Usually we think of this last task, cultural transmission, from the pupil’s perspective. What knowledge is the pupil learning from the teacher? But while the pupil’s side of the transmission is essential, the role that a community of teachers plays in transmitting both knowledge and the spirit of learning from one generation to another is every bit as vital. A school can be a place of learning for pupils precisely because it is first a society of collegial teachers. Such a collegium of teachers works together in pursuit of a shared vision that is refracted through the various disciplines they teach. Remove the teachers and the trusting relationships that form their collegium (as twentieth-century totalitarian régimes very deliberately did), or undermine their knowledge and their ability to communicate it (as ineffective educational theories still do), and a once healthy school culture will turn sickly. Yet the reverse, so far from being impossible, has happened and continues to happen in countless classicising schools even now.
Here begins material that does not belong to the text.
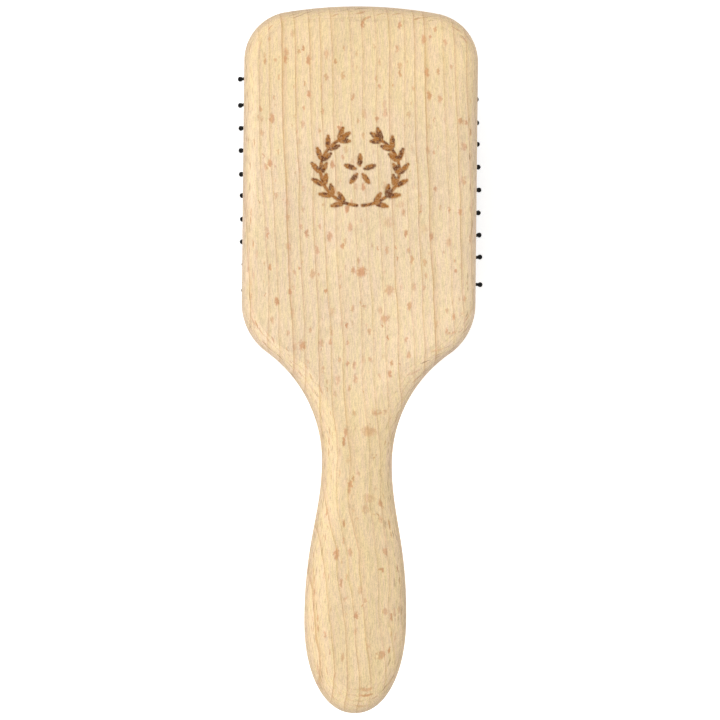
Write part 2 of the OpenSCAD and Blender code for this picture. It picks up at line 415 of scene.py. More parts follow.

If you are in a position to set the cultural tone for a school or home-education co-operative, you are very lucky indeed. There are plenty of things you can do today to move your school’s community of parents and teachers toward the way it ought to be in a year, or in three or five years. You need not—and should not—worry about having everything tomorrow just as you want it to be ten years hence. Take those ideals as lofty goals for yourself, for your colleagues, for your pupils, and for their parents. Take them seriously and work toward them stubbornly. But do all that as a gardener would. That is to say: bulldozer sparingly and trust in spadework.